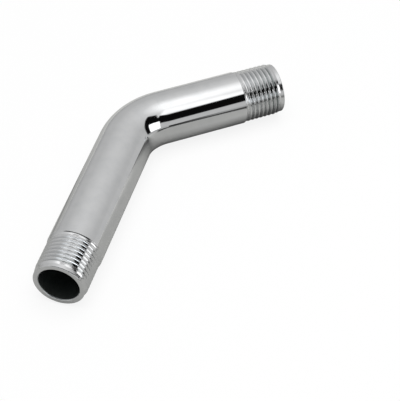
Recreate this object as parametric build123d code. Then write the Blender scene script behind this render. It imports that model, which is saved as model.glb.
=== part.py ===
from build123d import *
import math
import os

# A shower arm: one bent length of half-inch pipe with a tapered pipe thread cut on each end.
# It lies on its side. The origin is the centre of the inlet end face, +X runs along the inlet
# leg into the arm, the outlet leg turns towards -Y, and +Z is up. Millimetres and degrees.

# Pipe and its bend
pipe_diameter = 21.34
wall_thickness = 2.92
inlet_leg = 87.5  # inlet end face to the corner where the two axes cross
outlet_leg = 61.5  # that corner to the outlet end face
bend_angle = 52.5
bend_radius = 23.5  # on the pipe's axis

# Turned ends that carry the threads
thread_length = 16.6  # end face to the shoulder
shoulder_run = 0.35  # over which the turned end rises to the pipe
nose_length = 1.6  # plain nose ahead of the thread
nose_drop = 0.47  # how far the nose lies below the turned end
nose_taper = 0.05  # how far it narrows again towards its tip
nose_ramp = 1.2  # over which it rises to the turned end
tip_chamfer = 0.2  # outside edge of the nose
mouth_chamfer = 0.35  # inside edge of the waterway

# Tapered pipe thread
threads_per_inch = 14
diameter_taper = 1 / 16
flank_angle = 60
end_pitch_base = 1.1  # the pitch diameter at the end face lies below the pipe's by this many
end_pitch_growth = 0.05  # pitches, and by this many more for each inch of pipe
narrowest_crest = 0.17  # width of the crest where the thread begins
run_in = 2.2  # end face to where the thread begins
run_in_ramp = 1.0  # over which it reaches its full depth
run_out_ramp = 2.4  # over which it rises again towards the shoulder
run_out_gap = 0.3  # plain stretch left before the shoulder
root_clearance = 0.3  # between the sharp root and the metal that the tool never reaches
reach = 0.3  # how far cutting shapes stand out past the pipe
early_turn = 0.5  # of a turn that the cut runs past each end of the thread
inlet_begin_turn = 117  # where the root of each thread begins, round the axis from the top
outlet_begin_turn = 101

# Sizes that follow
inch = 25.4
pitch = inch / threads_per_inch
pipe_radius = pipe_diameter / 2
bore_radius = pipe_radius - wall_thickness
radius_taper = diameter_taper / 2
end_pitch_drop = (end_pitch_base + end_pitch_growth * pipe_diameter / inch) * pitch
end_pitch_radius = (pipe_diameter - end_pitch_drop) / 2
flank_spread = math.tan(math.radians(flank_angle / 2))
tangent_length = bend_radius * math.tan(math.radians(bend_angle / 2))


def pitch_radius(depth):
    """Radius of the thread's pitch cone at a depth from the end face."""
    return end_pitch_radius + depth * radius_taper


def flank_rise(flat):
    """Height from the pitch line to where a space or a crest is down to this width."""
    return (pitch / 4 - flat / 2) / flank_spread


def root_radius(depth):
    """Radius of the thread's sharp root at a depth from the end face."""
    return pitch_radius(depth) - flank_rise(0)


# The end is turned down to where the thread's crests begin
turned_radius = pitch_radius(run_in) + flank_rise(narrowest_crest)


def turned_pipe(length):
    """Straight pipe along +Z from its end face, with its nose, turned end and shoulder."""
    nose_radius = turned_radius - nose_drop
    tip_radius = nose_radius - nose_taper
    outline = Polyline(
        (bore_radius + mouth_chamfer, 0),
        (tip_radius - tip_chamfer, 0),
        (tip_radius, tip_chamfer),
        (nose_radius, nose_length),
        (turned_radius, nose_length + nose_ramp),
        (turned_radius, thread_length),
        (pipe_radius, thread_length + shoulder_run),
        (pipe_radius, length),
        (bore_radius, length),
        (bore_radius, mouth_chamfer),
        close=True,
    )
    return revolve(Plane.XZ * make_face(outline), Axis.Z)


def thread_core():
    """Metal that the thread never reaches: below its root, and more of it at both ends."""
    over = pipe_radius + reach
    full_from = run_in + run_in_ramp
    full_to = thread_length - run_out_gap - run_out_ramp
    inner = root_radius(full_from) - root_clearance
    outer = root_radius(full_to) - root_clearance
    inner_spread = run_in_ramp * (over - inner) / (turned_radius - inner)
    outer_spread = run_out_ramp * (over - outer) / (turned_radius - outer)
    outline = Polyline(
        (0, -2 * pitch),
        (over, -2 * pitch),
        (over, full_from - inner_spread),
        (inner, full_from),
        (outer, full_to),
        (over, full_to + outer_spread),
        (over, thread_length + 2 * pitch),
        (0, thread_length + 2 * pitch),
        close=True,
    )
    return revolve(Plane.XZ * make_face(outline), Axis.Z)


def helix(radius, start, rise, turns, taper):
    """A right-hand helix round the axis, its radius growing by the taper as it rises."""
    slope = math.atan(taper)
    return Helix(
        pitch=rise / turns / math.cos(slope),
        height=rise,
        radius=radius,
        center=(0, 0, start),
        cone_angle=math.degrees(slope),
    )


def thread_space():
    """The space between the turns: ruled from the helix at its root to the two at its top."""
    start = run_in - pitch * early_turn
    turns = (thread_length - run_in) / pitch + 2 * early_turn
    rise = turns * pitch
    top = pitch_radius(run_in) + flank_rise(narrowest_crest / 2)
    half_top = (top - root_radius(start)) * flank_spread
    narrowing = radius_taper * flank_spread
    root = helix(root_radius(start), start, rise, turns, radius_taper)
    near = helix(top, start - half_top, rise * (1 + narrowing), turns, 0)
    far = helix(top, start + half_top, rise * (1 - narrowing), turns, 0)
    flanks = [Face.make_surface_from_curves(root, near), Face.make_surface_from_curves(root, far)]
    lid = Face.make_surface_from_curves(near, far)
    ends = [make_face(Polyline(root @ end, near @ end, far @ end, close=True)).face() for end in (0, 1)]
    groove = Solid(Shell([*flanks, lid, *ends]))
    return groove - thread_core()


def threaded_leg(leg, begin_turn):
    """One straight leg, from its threaded end face to where the bend starts."""
    straight = turned_pipe(leg - tangent_length) - thread_space()
    return Rot(0, 0, begin_turn - 360 * early_turn) * straight


def bend():
    """The curved stretch: the pipe's section turned about the centre of the bend."""
    start = (inlet_leg - tangent_length, 0, 0)
    section = Circle(pipe_radius) - Circle(bore_radius)
    centre = Axis((start[0], -bend_radius, 0), (0, 0, -1))
    return revolve(Plane(origin=start, z_dir=(1, 0, 0)) * section, centre, bend_angle)


def shower_arm():
    """The whole arm, in the frame of its inlet end."""
    turn = math.radians(bend_angle)
    outlet_way = Vector(math.cos(turn), -math.sin(turn), 0)
    outlet_end = Vector(inlet_leg, 0, 0) + outlet_way * outlet_leg
    inlet_plane = Plane(origin=(0, 0, 0), x_dir=(0, 0, 1), z_dir=(1, 0, 0))
    outlet_plane = Plane(origin=outlet_end, x_dir=(0, 0, 1), z_dir=-outlet_way)
    inlet = inlet_plane * threaded_leg(inlet_leg, inlet_begin_turn)
    outlet = outlet_plane * threaded_leg(outlet_leg, outlet_begin_turn)
    return inlet + bend() + outlet


arm = shower_arm()
arm.label = "shower_arm"
os.makedirs("parts", exist_ok=True)
export_step(arm, "parts/shower_arm.step")
print("shower_arm volume", round(arm.volume, 1), "size", arm.bounding_box().size)
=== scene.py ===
import math

import bmesh
import bpy
import numpy as np
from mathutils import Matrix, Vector


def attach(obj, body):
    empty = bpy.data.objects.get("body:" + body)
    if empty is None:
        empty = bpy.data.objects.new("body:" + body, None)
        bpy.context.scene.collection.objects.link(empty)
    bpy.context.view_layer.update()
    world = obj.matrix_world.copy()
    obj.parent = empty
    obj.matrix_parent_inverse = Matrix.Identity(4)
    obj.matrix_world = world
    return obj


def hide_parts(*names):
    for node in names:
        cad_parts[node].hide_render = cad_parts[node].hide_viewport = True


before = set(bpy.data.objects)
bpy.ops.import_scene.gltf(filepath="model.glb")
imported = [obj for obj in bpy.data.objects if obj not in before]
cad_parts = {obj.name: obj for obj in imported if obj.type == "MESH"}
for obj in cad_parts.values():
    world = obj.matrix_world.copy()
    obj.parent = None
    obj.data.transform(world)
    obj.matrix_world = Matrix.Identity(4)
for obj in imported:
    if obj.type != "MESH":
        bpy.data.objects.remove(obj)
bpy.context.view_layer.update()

mm = 0.001
print("stage 1: the packed arm is loaded")

# The arm: a bent pipe with a tapered pipe thread on each end. Millimetres and degrees.
arm = {
    "pipeRadius": 10.67,
    "boreRadius": 7.75,
    "inletLeg": 87.5,  # inlet end face to the corner where the two axes cross
    "outletLeg": 61.5,  # that corner to the outlet end face
    "bendAngle": 52.5,
    "bendRadius": 23.5,
    "turnedRadius": 10.34,  # the ends are turned down to this before threading
    "threadLength": 16.6,  # end face to the shoulder
    "shoulderRun": 0.35,
    "noseLength": 1.6,  # plain nose ahead of each thread
    "noseDrop": 0.47,  # below the turned end
    "noseTaper": 0.05,
    "noseRamp": 1.2,  # over which it rises to the turned end
    "rampSoftness": 0.08,
    "tipChamfer": 0.2,
    "mouthChamfer": 0.35,
    "edgeSoftness": 0.07,  # how far the plating rounds each edge
    "endSoftness": (1.3, 0.8, 0.8, 0.9, 0.9),  # shares of it, from the nose's ramp to the bore
    "cornerPoints": 5,  # along each rounded edge
    "cornerGuard": 2.2,  # softnesses from the edge to the row that keeps the rest flat
    "besideStep": 3,  # plain pipe laid out past each step and end
    "besideBend": (0.4, 1, 3),  # rows that keep the legs straight up to the bend
    "columns": 200,  # round the axis
    "bendRows": 60,
    "weld": 1e-6,  # metres
}
# The thread cut into each end
thread = {
    "pitch": 25.4 / 14,
    "rootRadius": 8.85,  # sharp root at the end face
    "radiusTaper": 1 / 32,
    "flankAngle": 30,  # each flank from square to the axis
    "runIn": 2.2,  # depths where the thread begins and ends, and how steeply it does
    "runInSlope": 1.69,
    "runOut": 16.3,
    "runOutSlope": 0.57,
    "rootSoftness": 0.08,  # how far root and crests are rounded
    "crestSoftness": 0.10,
    "inletTurn": 117,  # where the root passes the depth runIn, round the axis from the top
    "outletTurn": 101,
    "grooveRows": (0, 0.09, 0.22, 0.5, 0.76, 0.9, 1),  # shares of the groove's half width
    "crestRows": (0.35, 1),  # and of the crest's
    "from": 1.9,  # the stretch that is laid out along the helix
    "to": 16.42,
    "fade": 0.12,  # over which the cut begins and ends in it
}


def softMin(a, b, softness):
    # half of: sum less the root of (difference squared plus softness squared)
    return (a + b - np.sqrt((a - b) ** 2 + softness ** 2)) / 2


def softMax(a, b, softness):
    # half of: sum plus the same root
    return (a + b + np.sqrt((a - b) ** 2 + softness ** 2)) / 2


def ease(x):
    # three x squared less two x cubed, between 0 and 1
    x = np.clip(x, 0, 1)
    return x * x * (3 - 2 * x)


def bendStations(p):
    # distances along the pipe's axis where the bend starts and ends, and its whole length
    turn = math.radians(p["bendAngle"])
    tangent = p["bendRadius"] * math.tan(turn / 2)
    start = p["inletLeg"] - tangent
    end = start + p["bendRadius"] * turn
    return start, end, end + p["outletLeg"] - tangent


def alongArm(p, s, a, r):
    # Point at distance s along the axis, angle a round it from the top and radius r:
    # axis point plus r times (cosine of a upwards plus sine of a sideways), where the axis
    # runs straight, turns on the bend radius by (s - start) / radius, and runs straight again
    start, end, _ = bendStations(p)
    turned = np.clip((s - start) / p["bendRadius"], 0, math.radians(p["bendAngle"]))
    beyond = np.maximum(s - end, 0)
    x = np.minimum(s, start) + p["bendRadius"] * np.sin(turned) + beyond * np.cos(turned)
    y = -p["bendRadius"] * (1 - np.cos(turned)) - beyond * np.sin(turned)
    aside = r * np.sin(a)
    return np.stack([x - aside * np.sin(turned), y - aside * np.cos(turned), r * np.cos(a)], -1)


def blankRadius(p, z):
    # the lesser of the turned end and the ramp that rises to it from the nose
    nose = p["turnedRadius"] - p["noseDrop"]
    ramp = nose + p["noseDrop"] * (z - p["noseLength"]) / p["noseRamp"]
    return softMin(ramp, p["turnedRadius"], p["rampSoftness"])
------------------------
» Task details: From the line with "arm = shower_arm()" through the line with "obj.matrix_world = world", repeat every line exactly, both ends included, and nothing outside that range.

» Exercise response:
arm = shower_arm()
arm.label = "shower_arm"
os.makedirs("parts", exist_ok=True)
export_step(arm, "parts/shower_arm.step")
print("shower_arm volume", round(arm.volume, 1), "size", arm.bounding_box().size)
=== scene.py ===
import math

import bmesh
import bpy
import numpy as np
from mathutils import Matrix, Vector


def attach(obj, body):
    empty = bpy.data.objects.get("body:" + body)
    if empty is None:
        empty = bpy.data.objects.new("body:" + body, None)
        bpy.context.scene.collection.objects.link(empty)
    bpy.context.view_layer.update()
    world = obj.matrix_world.copy()
    obj.parent = empty
    obj.matrix_parent_inverse = Matrix.Identity(4)
    obj.matrix_world = world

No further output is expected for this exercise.